1. Geltungsbereich

a) Beigeordnete/Bestellte Rechtsanwälte, Beratungshilfe

 

Rz. 9

§ 55 gilt für alle gerichtlich beigeordneten oder bestellten Rechtsanwälte (vgl. hierzu auch die Erl. zu § 1 Abs. 1) sowie den Beratungshilfeanwalt (vgl. dazu § 45). Unerheblich ist, in welcher Gerichtsbarkeit oder nach welcher Verfahrensordnung der Anwalt beigeordnet oder bestellt wurde. Auch der im Bußgeldverfahren von der Verwaltungsbehörde bestellte Rechtsanwalt ist erfasst (Abs. 7; siehe Rdn 182). Die Festsetzung gem. § 55 erfolgt daher insbesondere für den im Wege der PKH oder in Familiensachen im Wege der VKH (vgl. § 12)[14] beigeordneten Rechtsanwalt, dem gem. § 12 die nach § 11a ArbGG und § 4a InsO beigeordneten Rechtsanwälte gleichgestellt sind.[15]

 

Rz. 10

§ 55 gilt darüber hinaus z.B. auch für den Pflichtverteidiger, für den Zeugenbeistand (§ 68b StPO; vgl. auch § 59a Rdn 12 ff.), für den Beistand des Nebenklägers oder Verletzten (§§ 397a, 406h Abs. 3 StPO), für den zum Prozesspfleger gem. §§ 57, 58 ZPO bestellten Rechtsanwalt und für den gem. §§ 137, 270 FamFG und § 67a Abs. 1 S. 2 VwGO beigeordneten oder bestellten Rechtsanwalt.
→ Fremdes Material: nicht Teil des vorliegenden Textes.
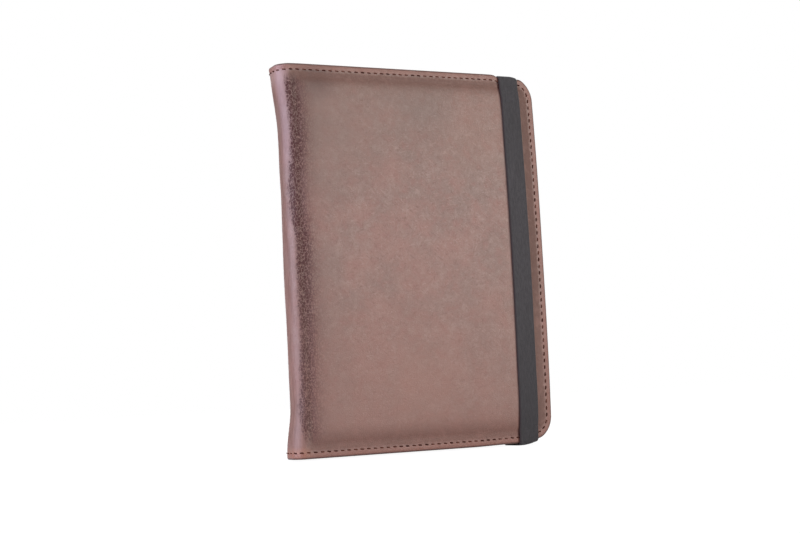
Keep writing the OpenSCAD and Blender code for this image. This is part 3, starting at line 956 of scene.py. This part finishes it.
def leather_material(name, covers=True):
    """Mottled, flecked and pebbled leather, with worn strokes across it."""
    m = Shader(name, TAUPE)
    rest = m.attribute("rest", "Vector")
    cloud, mottle, fleck = (m.noise(rest, *kind) for kind in (CLOUD, MOTTLE, FLECK))
    pebble = m.cells(rest, PEBBLE, 0.9)
    m.tint(TAN, cloud, 0.3, 0.7)
    m.tint(RUST, mottle, 0.5, 0.7, 0.42)
    m.tint(PALE, mottle, 0.5, 0.3, 0.35)
    m.tint(DARK_WAX, fleck, 0.46, 0.26, 0.24)
    m.tint(PALE, fleck, 0.56, 0.76, 0.16)
    m.tint(DARK_WAX, pebble, 0.1, 0, 0.12)
    for turn in STROKE_TURNS:
        turned = m.add("VectorRotate", "Vector", {
            "Vector": rest, "Axis": (0, 1, 0), "Angle": turn})
        stroke = m.noise(m.stretched(turned, STROKE_SCALES), 1, 2, 0.5, 1.1)
        m.tint(PALE, stroke, 0.58, 0.74, 0.42)
        m.tint(DARK_WAX, stroke, 0.42, 0.26, 0.4)
    rough = m.step(mottle, 0.3, 0.7, 0.42, 0.52)
    height = m.plus(m.times(m.step(pebble, 0, 0.16), 0.35), m.times(fleck, 0.6))
    if covers:
        matt, crackled = worn_cover(m, rest, mottle)
        rough, height = m.plus(rough, matt), m.plus(height, crackled)
    return m.finish(Roughness=rough, Coat_Weight=0.1, Coat_Roughness=0.38,
                    Specular_IOR_Level=0.56, Normal=m.bump(height, 0.16, 0.7))


def woven_material(name, colour, dark, pitch, depth):
    """Plain woven cloth, its threads along X and Z."""
    m = Shader(name, dark)
    rest = m.attribute("rest", "Vector")
    weave = m.times(*(m.maths("SINE", m.times(m.axis(rest, letter), math.pi / pitch))
                      for letter in "XZ"))
    m.tint(colour, weave, -1, 1)
    m.tint(dark, m.noise(rest, 0.08, 3), 0.3, 0.7, 0.25)
    return m.finish(Roughness=0.85, Normal=m.bump(weave, depth, 0.6))


def fibre_material(name, colour, dark, scales, roughness=0.8, amount=0.5):
    """Card, board, foam, tape and linen thread: soft streaks, with scales per mm."""
    m = Shader(name, colour)
    streaks = m.noise(m.stretched(m.place_mm(), scales), 1, 4, 0.6)
    m.tint(dark, streaks, 0.3, 0.72, amount)
    return m.finish(Roughness=roughness, Normal=m.bump(streaks, 0.05, 0.4))


CREAM, STRAW, SIGNATURE_GAP_SHADE = hue(236, 228, 210), hue(196, 186, 164), hue(140, 128, 108)


def paper_material(name):
    """Cream paper whose cut edges show the leaves, with painted shade in the gaps between the
    signatures.
    """
    m = Shader(name, CREAM)
    place = m.place_mm()
    leaf = m.noise(m.stretched(place, (0.001, 2.4, 0.001)), 1, 3, 0.7)
    fibre = m.noise(place, 0.7, 4, 0.6)
    thick = SIGNATURE_HIGH[1] - SIGNATURE_LOW[1]
    turn = m.times(m.minus(m.axis(place, "Y"), SIGNATURE_LOW[1]), math.pi / thick)
    between = m.maths("ABSOLUTE", m.maths("SINE", turn))
    m.tint(STRAW, leaf, 0.35, 0.65, 0.45)
    m.tint(STRAW, fibre, 0.4, 0.7, 0.12)
    # Painted shade in the gaps between the signatures.
    m.tint(SIGNATURE_GAP_SHADE, between, 0.35, 0.05, 0.5)
    return m.finish(Roughness=0.9, Normal=m.bump(leaf, 0.05, 0.4))


def thread_material(name):
    """Waxed thread, some stitches paler than others, with painted shade where they dive into
    their needle holes.
    """
    m = Shader(name, hue(52, 20, 13))
    twist = m.noise(m.attribute("rest", "Vector"), 4, 3, 0.6)
    m.lay(m.attribute("tone"), hue(98, 54, 41))
    m.tint(hue(42, 15, 10), twist, 0.35, 0.7, 0.5)
    return m.finish(Roughness=0.85, Specular_IOR_Level=0.15, Normal=m.bump(twist, 0.05, 0.4))


CHARCOAL, SOOT, FUZZ = hue(58, 55, 57), hue(36, 34, 35), hue(82, 78, 80)
SELVAGE, BAND_EDGE_SHADE, PICK = hue(40, 36, 37), hue(34, 22, 24), 0.62


def band_material():
    """Ribbed, woven elastic with darker ends and painted shade along its left edge."""
    m = Shader("woven_elastic", SOOT)
    rest, across, run = m.attribute("rest", "Vector"), m.attribute("across"), m.attribute("run")
    weave = m.times(m.maths("COSINE", m.times(across, 2 * math.pi * BAND_RIBS / BAND_W)),
                    m.maths("SINE", m.times(run, 2 * math.pi / PICK)))
    lint = m.noise(m.stretched(rest, (1.6, 1.6, 0.35)), 0.8, 4, 0.7)
    half, z = BAND_W / 2, m.axis(rest, "Z")
    m.tint(CHARCOAL, lint, 0.3, 0.7)
    m.tint(FUZZ, weave, 0.2, 1, 0.35)
    m.tint(SELVAGE, m.maths("ABSOLUTE", across), half - 1.2, half - 0.2, 0.7)
    m.tint(SOOT, z, MID_Z, FOOT, 0.6)
    m.tint(SOOT, z, TOP - 70, TOP - 20, 0.35)
    # Painted shade along the band's left edge, where it meets the leather.
    m.tint(BAND_EDGE_SHADE, across, 1 - half, 0.3 - half, 0.85)
    return m.finish(Roughness=0.72, Sheen_Weight=0.12, Normal=m.bump(weave, 0.08, 0.6))


def band_end_material():
    """Plain elastic of the sewn ends."""
    m = Shader("woven_elastic_end", SOOT)
    return m.finish(Roughness=0.8, Normal=m.bump(m.noise(m.place_mm(), 1.5), 0.05, 0.5))


def tree_of(piece):
    return BVHTree.FromPolygons([v.co for v in piece.data.vertices],
                                [tuple(f.vertices) for f in piece.data.polygons])


COVER_TREE = tree_of(COVER["front"]["skin"])
MARK_PLACES = {mark: surface_at(mark, COVER_TREE) for mark in MARKS}
PART_MATERIALS = {
    "skin": leather_material("waxed_leather"), "sleeve": leather_material("pocket_leather", False),
    "liner": woven_material("lining_cloth", hue(88, 66, 56), hue(58, 42, 36), 0.5, 0.08),
    "board": fibre_material("greyboard", hue(150, 142, 130), hue(110, 102, 92), (0.5, 2, 0.5), 0.9),
    "foam": fibre_material("foam", hue(196, 194, 188), hue(150, 148, 142), (1.5, 1.5, 1.5), 0.95),
    "card": fibre_material("card", hue(188, 158, 120), hue(156, 125, 90), (1.6, 3, 1.6), 0.85, 0.4),
    "seam": thread_material("dark_thread")}
CAD_MATERIALS = {
    "notebook_spine_tape": fibre_material("book_tape", hue(40, 40, 42), hue(24, 24, 26), (2, 2, 2)),
    "binding_thread": fibre_material("linen_thread", hue(225, 215, 195), hue(180, 168, 145),
                                     (3, 3, 3)),
    "band_ends": band_end_material()}
PAPER = paper_material("paper")
for parts in COVER.values():
    for part, piece in parts.items():
        piece.data.materials.append(PART_MATERIALS[part])
BAND.data.materials.append(band_material())
for name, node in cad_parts.items():
    if not node.hide_render:
        node.data.materials.clear()
        node.data.materials.append(CAD_MATERIALS.get(name, PAPER))

# ---------- light and floor ----------

CENTRE = (0, 0, 0.11)


def area_light(name, place, size, power, colour=(1, 1, 1)):
    data = bpy.data.lights.new(name, "AREA")
    data.shape, data.size, data.size_y = "RECTANGLE", size[0], size[1]
    data.energy, data.color = power, colour
    lamp = add_object(name, data)
    lamp.location = place
    lamp.rotation_euler = (Vector(CENTRE) - Vector(place)).to_track_quat("-Z", "Y").to_euler()


area_light("left_softbox", (-1.22, -0.22, 0.42), (1.35, 0.9), 21, (0.84, 0.80, 1))
area_light("front_softbox", (0.85, -1.30, 0.32), (1, 1.3), 18, (1, 0.96, 0.92))
area_light("top_softbox", (0.1, -0.5, 1.6), (1.2, 1.2), 3.5)
area_light("back_softbox", (0.5, 1.4, 0.4), (1.2, 1.2), 14)

WHITE, WORLD_LIGHT = (1, 1, 1), 0.3
FLOOR_GREY, FLOOR_GLOW, FLOOR_FADE = (0.95, 0.95, 0.95), 1.08, (0.1, 0.35, 0.86, 1)


def white_world():
    m = Shader("world", blocks=bpy.data.worlds)
    return m.show(*(m.add("Background", 0, {"Color": WHITE, "Strength": strength})
                    for strength in (WORLD_LIGHT, 1)))


def floor_material():
    """White floor that keeps a faint shadow near the object and is plain white further off."""
    m = Shader("floor")
    distance = m.add("VectorMath", "Value", {0: m.add("TexCoord", "Object", {})},
                     operation="LENGTH")
    glow = m.add("Emission", 0, {"Color": WHITE, "Strength": FLOOR_GLOW})
    lit = m.add("BsdfDiffuse", 0, {"Color": FLOOR_GREY})
    return m.show(lit, m.add("MixShader", 0, {0: m.step(distance, *FLOOR_FADE), 1: lit, 2: glow}))


SCENE.world = white_world()
FLOOR_HALF = 6000
floor = make_mesh("floor", np.array([(-1, -1, 0), (1, -1, 0), (1, 1, 0), (-1, 1, 0)]) * FLOOR_HALF,
                  [[[0, 1, 2, 3]]])
floor.data.materials.append(floor_material())

SCENE.view_settings.view_transform = "Standard"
Das Festsetzungsverfahren richtet sich auch bei der Beiordnung oder Bestellung durch die in § 59a genannten Justizbehörden nach § 55 (§ 59a Rdn 15 und 24). § 55 Abs. 1 wird ferner in § 8 PsychPbG für den gem. § 406g Abs. 3 StPO dem Verletzten beigeordneten psychosozialen Prozessbegleiter für entsprechend anwendbar erklärt und gilt auch für den gem. § 7 ThUG beigeordneten Rechtsanwalt, vgl. § 20 ThUG (§ 62 Rdn 35).

[14] Nachfolgend ist zur besseren Lesbarkeit nur von der PKH die Rede.
[15] So zur Beiordnung nach § 4a InsO vgl. AG Göttingen Rpfleger 2011, 44.

b) Pauschgebühr gem. § 51

 

Rz. 11

Auch die gem. § 51 z.B. in Straf- und Bußgeldsachen und Verfahren nach dem IRG und IStGH-Gesetz festgesetzte Pauschgebühr ist vor der Auszahlung durch den Urkundsbeamten im Verfahren gem. § 55 festzusetzen. Eine Auszahlung allein aufgrund der Bewilligung durch das OLG ist nicht möglich.[16]
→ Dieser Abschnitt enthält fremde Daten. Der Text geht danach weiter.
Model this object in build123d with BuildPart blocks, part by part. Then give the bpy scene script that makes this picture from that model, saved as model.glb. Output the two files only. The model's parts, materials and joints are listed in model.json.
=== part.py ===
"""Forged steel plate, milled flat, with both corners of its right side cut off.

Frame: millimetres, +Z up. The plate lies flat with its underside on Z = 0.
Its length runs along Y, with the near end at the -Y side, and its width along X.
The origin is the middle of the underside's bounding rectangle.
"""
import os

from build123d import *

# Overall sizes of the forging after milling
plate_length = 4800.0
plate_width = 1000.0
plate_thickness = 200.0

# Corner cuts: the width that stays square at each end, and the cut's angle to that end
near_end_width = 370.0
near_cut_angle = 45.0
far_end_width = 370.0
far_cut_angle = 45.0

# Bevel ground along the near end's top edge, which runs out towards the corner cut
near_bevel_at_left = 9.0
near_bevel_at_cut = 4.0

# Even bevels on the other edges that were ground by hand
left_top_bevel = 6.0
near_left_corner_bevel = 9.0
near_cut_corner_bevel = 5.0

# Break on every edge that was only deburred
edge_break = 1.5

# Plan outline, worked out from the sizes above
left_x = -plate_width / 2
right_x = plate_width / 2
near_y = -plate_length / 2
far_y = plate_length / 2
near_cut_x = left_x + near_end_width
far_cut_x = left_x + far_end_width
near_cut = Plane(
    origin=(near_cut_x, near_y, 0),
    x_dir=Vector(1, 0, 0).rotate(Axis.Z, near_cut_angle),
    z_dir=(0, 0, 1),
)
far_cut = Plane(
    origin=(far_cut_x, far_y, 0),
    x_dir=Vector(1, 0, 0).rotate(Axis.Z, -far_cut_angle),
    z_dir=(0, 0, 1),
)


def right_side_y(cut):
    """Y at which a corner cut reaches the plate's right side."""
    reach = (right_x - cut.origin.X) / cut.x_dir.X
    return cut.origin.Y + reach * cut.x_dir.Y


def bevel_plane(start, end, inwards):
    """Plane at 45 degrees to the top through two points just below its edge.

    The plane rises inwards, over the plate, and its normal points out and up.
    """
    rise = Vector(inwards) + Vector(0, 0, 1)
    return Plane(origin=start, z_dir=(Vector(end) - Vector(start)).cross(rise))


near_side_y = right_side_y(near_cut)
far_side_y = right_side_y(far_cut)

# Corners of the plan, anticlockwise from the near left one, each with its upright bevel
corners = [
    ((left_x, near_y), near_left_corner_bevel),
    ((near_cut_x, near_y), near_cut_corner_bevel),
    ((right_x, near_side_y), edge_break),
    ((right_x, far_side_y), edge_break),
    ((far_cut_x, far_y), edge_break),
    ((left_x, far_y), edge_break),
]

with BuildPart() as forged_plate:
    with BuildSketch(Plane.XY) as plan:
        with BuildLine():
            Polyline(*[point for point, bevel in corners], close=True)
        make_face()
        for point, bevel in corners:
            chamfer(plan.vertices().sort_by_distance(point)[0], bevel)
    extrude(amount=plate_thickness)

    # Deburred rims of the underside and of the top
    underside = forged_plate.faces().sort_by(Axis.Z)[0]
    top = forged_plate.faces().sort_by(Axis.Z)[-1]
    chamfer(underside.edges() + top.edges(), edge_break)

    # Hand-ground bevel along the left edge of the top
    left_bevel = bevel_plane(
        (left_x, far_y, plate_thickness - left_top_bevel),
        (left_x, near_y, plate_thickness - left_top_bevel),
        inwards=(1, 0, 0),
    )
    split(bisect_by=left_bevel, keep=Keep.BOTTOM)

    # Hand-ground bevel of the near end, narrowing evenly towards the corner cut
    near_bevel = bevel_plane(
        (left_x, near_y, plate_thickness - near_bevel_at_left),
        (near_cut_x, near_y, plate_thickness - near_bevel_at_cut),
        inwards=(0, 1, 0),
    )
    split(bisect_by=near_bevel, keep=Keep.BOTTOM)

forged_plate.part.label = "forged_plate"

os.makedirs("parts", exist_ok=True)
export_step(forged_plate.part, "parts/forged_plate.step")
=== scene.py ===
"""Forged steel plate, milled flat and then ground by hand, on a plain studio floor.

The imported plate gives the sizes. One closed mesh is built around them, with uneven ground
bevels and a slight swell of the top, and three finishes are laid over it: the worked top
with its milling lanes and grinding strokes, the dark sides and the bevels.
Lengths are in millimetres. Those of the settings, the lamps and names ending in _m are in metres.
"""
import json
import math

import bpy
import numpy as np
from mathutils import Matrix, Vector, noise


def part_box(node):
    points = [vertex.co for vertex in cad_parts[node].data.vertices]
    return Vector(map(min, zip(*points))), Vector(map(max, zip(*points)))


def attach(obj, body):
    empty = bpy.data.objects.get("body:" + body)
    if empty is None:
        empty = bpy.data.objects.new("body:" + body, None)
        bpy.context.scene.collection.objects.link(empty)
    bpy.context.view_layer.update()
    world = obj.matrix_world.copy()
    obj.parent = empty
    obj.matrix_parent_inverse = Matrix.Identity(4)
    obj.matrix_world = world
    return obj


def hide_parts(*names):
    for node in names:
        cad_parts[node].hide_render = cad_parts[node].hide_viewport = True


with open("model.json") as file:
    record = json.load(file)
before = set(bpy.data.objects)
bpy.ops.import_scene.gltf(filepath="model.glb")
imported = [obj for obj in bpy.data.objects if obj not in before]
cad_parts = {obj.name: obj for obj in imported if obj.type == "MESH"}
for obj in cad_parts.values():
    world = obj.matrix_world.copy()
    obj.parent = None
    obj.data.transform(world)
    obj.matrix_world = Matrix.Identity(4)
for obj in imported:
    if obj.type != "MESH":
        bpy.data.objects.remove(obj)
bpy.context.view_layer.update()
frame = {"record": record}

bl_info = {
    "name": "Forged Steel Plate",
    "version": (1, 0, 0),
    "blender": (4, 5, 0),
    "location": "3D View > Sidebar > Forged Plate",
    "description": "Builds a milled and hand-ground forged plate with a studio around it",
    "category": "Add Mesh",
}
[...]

[16] KG AGS 2009, 178 = NJW 2009, 456.

c) Vorschuss gem. § 47

 

Rz. 12

Das Verfahren zur Festsetzung des Vorschusses gem. § 47 richtet sich ebenfalls nach § 55.[17] Das ergibt sich bereits aus dem klaren Wortlaut von § 55 Abs. 1 S. 1. Deshalb muss der beigeordnete oder bestellte Rechtsanwalt in seinem Antrag auf Festsetzung des Vorschusses insbesondere auch gem. § 55 Abs. 5 S. 2 angeben, ob und welche Zahlungen er bis zum Tag der Beantragung des Vorschusses erhalten hat.[18] Insbesondere vorschussweise geltend gemachte Auslagen sind gem. § 55 Abs. 5 S. 1, § 104 Abs. 2 ZPO ggf. darzulegen und glaubhaft zu machen. Eine anwaltliche Versicherung reicht nur für vorschussweise verlangte Entgelte für Post- und Telekommunikationsentgelte aus, § 55 Abs. 5 S. 1, § 104 Abs. 2 S. 2 ZPO, nicht aber für andere Auslagen (vgl. Rdn 40 ff.).
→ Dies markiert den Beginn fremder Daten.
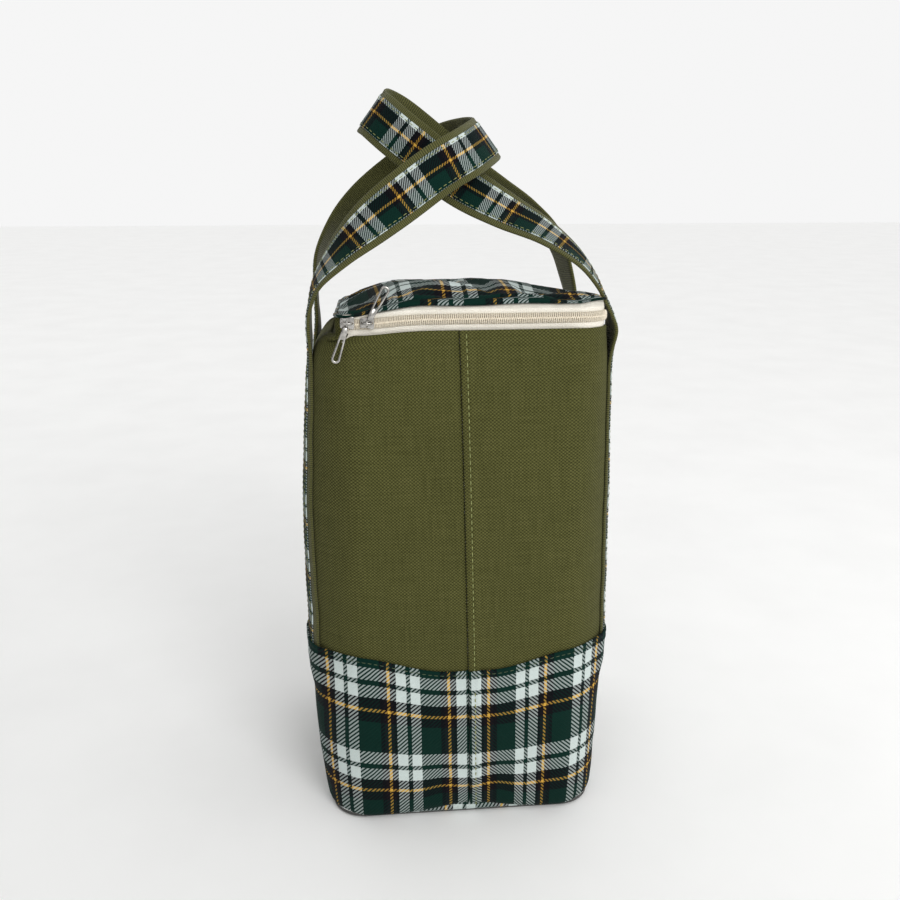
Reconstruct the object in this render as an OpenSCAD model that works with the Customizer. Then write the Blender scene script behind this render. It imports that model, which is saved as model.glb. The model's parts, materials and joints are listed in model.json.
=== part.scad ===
// Tall insulated carry bag with a hinged zip lid and two crossed carrying handles.
// Frame: origin at the centre of the base on the floor, +X right, +Y back, +Z up.
// The lid hinge is on the left (-X) side; the zip runs round the other three sides.

/* [Body] */
// Outer width and depth of the canvas walls
body_w = 180; // [170:1:190]
// Height of the top edge of the canvas
body_h = 330; // [300:1:360]
// Radius of the upright corners
corner_r = 24; // [20:1:24]
// Thickness of the canvas and of the plaid cloth
cloth_t = 1.2; // [1:0.1:1.4]
// Height of the plaid band round the base
band_h = 108; // [80:1:140]

/* [Insulation] */
// Thickness of the wall and base foam
foam_t = 5; // [4:0.5:6]
// Thickness of the inner liner
liner_t = 0.8; // [0.6:0.1:1]
// Thickness of the stiffening board in the base
board_t = 2.4; // [2:0.1:3]

/* [Lid and zip] */
// How far the zip tape stands inside the canvas
zip_inset = 4; // [4:0.5:4.5]
// Width of the visible tape from the canvas to the lid
zip_band_h = 14; // [13.6:0.1:17]
// Rise of the padded top above the lid's edge
dome_h = 12; // [8:1:16]
// Radius of the lid's right-hand corners
lid_r = 20; // [16:1:24]
// Radius of the lid's left-hand corners
lid_hinge_r = 10; // [8:1:12]
// Length of a slider along the zip
slider_l = 9; // [8:0.5:9]
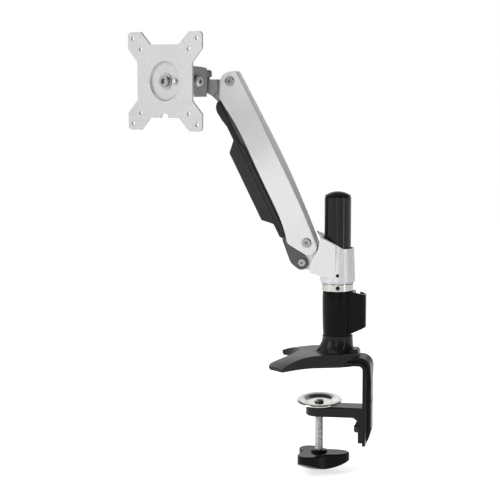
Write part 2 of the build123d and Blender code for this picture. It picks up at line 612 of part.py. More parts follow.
def arm_fittings():
    """Pivot bolts, nuts and spacers of the arm, and the upper pin of the gas spring."""
    bolts, nuts, spacers = [], [], []
    for t, half_w in ((0, ARM_HALF_D), (ARM_LENGTH, ARM_HALF_A)):
        seat = half_w - BOLT_SEAT_DEPTH
        bolt = socket_bolt(PIVOT_R, 5.1, 2.8, -half_w - 0.6, seat, 4.0)
        bolts.append(arm_placed(Pos(t, 0, 0) * bolt))
        nuts.append(arm_placed(Pos(t, 0, 0) * nut(9.0, PIVOT_R, -half_w - 2.2, -seat)))
        for side in (-1, 1):
            low, high = sorted((side * (TONGUE_HALF_W + 0.3), side * (half_w - CHEEK_T - 0.02)))
            ring = rod(5.6, low, high, (t, 0)) - rod(PIVOT_R + 0.03, -20, 20, (t, 0))
            spacers.append(arm_placed(ring))
    keep("arm_pivot_bolts", Compound(children=bolts))
    keep("arm_pivot_nuts", Compound(children=nuts))
    keep("arm_spacers", Compound(children=spacers))
    keep("cylinder_pin", arm_placed(rod(PIVOT_R, -CYLINDER_PIN_HALF, CYLINDER_PIN_HALF, CYLINDER_PIN)))


def spring_frame():
    """Frame whose x runs down the gas spring from its upper eye, in arm coordinates."""
    t, s = CYLINDER_PIN
    return Pos(t, s, 0) * Rot(0, 0, degrees(atan2(SPRING_AIM - s, ARM_LENGTH - t)))


def gas_spring():
    """Gas spring inside the channel: cylinder with its eye, rod, and a slotted eye on the pin."""
    place = ARM_FRAME.location * spring_frame()
    start, stop = CYLINDER_SPAN
    hollow = rod(PISTON_R + 0.05, start + 7, stop - 3) + rod(PIVOT_R + 0.05, 60, stop + 1)
    cylinder = Rot(0, 90, 0) * (rod(CYLINDER_R, start, stop) - hollow)
    rim = cylinder.edges().filter_by(lambda e: e.geom_type == GeomType.CIRCLE and e.radius > CYLINDER_R - 0.1)
    cylinder = soften(cylinder, rim, 1.2)
    eye = rod(5.6, -SPRING_HALF_W, SPRING_HALF_W)
    eye += block((0, start + 1), (-4.2, 4.2), (-SPRING_HALF_W, SPRING_HALF_W))
    cylinder += eye - rod(PIVOT_R, -6, 6)
    keep("gas_cylinder", place * cylinder)
    t_pin = ARM_LENGTH + SPRING_OFFSET * link_t / drop_length
    reach = ((t_pin - CYLINDER_PIN[0]) ** 2 + (SPRING_AIM - CYLINDER_PIN[1]) ** 2) ** 0.5
    tip = reach - ROD_END_GAP
    piston_rod = Rot(0, 90, 0) * (rod(PIVOT_R, PISTON_X[1], tip) + rod(PISTON_R, *PISTON_X))
    keep("spring_rod", place * piston_rod)
    end = block((tip, reach + 5.4), (-5.9, 5.4), (-SPRING_HALF_W, SPRING_HALF_W))
    end = soften(end, end.edges().filter_by(Axis.Z), 2.4)
    end -= block((reach - 3.3, reach + 3.3), (-4.6, 4.5), (-10, 10))
    end -= Rot(0, 90, 0) * rod(PIVOT_R, reach - 20, tip + 0.1)
    keep("spring_end", place * end)


# ---------------------------------------------------------------- lower link and its covers
def link_placed(shape):
    """Link coordinates: x from pivot C to pivot B, y across, both parallel to the arm's."""
    return ARM_FRAME.location * Pos(link_t, link_s, 0) * shape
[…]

[17] Burhoff, RVGreport 2011, 327; Gerold/Schmidt/Müller-Rabe, RVG, § 47 Rn 7.
[18] Burhoff, RVGreport 2011, 327.

2. Beteiligte und Antragsberechtigung

a) Anwalt und Staatskasse

 

Rz. 13

Beteiligte im Festsetzungsverfahren gem. § 55 sind nur der beigeordnete oder bestellte Rechtsanwalt und die Staatskasse,[19] zumal die Vergütungsfestsetzung für andere Personen keine Rechtskraftwirkung entfaltet.[20] Der Vertreter der Staatskasse ist im Festsetzungsverfahren ein mit eigenen Rechten ausgestatteter Beteiligter. Er kann sich auf eine eigene Rechtsstellung und dieselben prozessualen Rechte wie der Rechtsanwalt berufen.[21] Antragsberechtigt sind alle beigeordneten oder bestellten Rechtsanwälte (vgl. Rdn 9), denen deshalb ein Vergütungsanspruch gegen die Staatskasse zusteht (§ 45).

[19] LSG NRW 30.4.2018 – L 9 AL 223/16 B; BayLSG 21.6.2016 – L 15 SF 39/14 E; LSG NRW 9.9.2015 – L 16 KR 716/14 B; ThürLSG AGS 2015, 415 = RVGreport 2015, 421; KG RVGreport 2010, 426 = JurBüro 2010, 590; LSG NRW ASR 2010, 91; VG Karlsruhe JurBüro 2015, 200; SG Berlin AGS 2011, 292; SG Berlin RVGreport 2009, 305.
[20] ThürLSG AGS 2015, 415 = RVGreport 2015, 421.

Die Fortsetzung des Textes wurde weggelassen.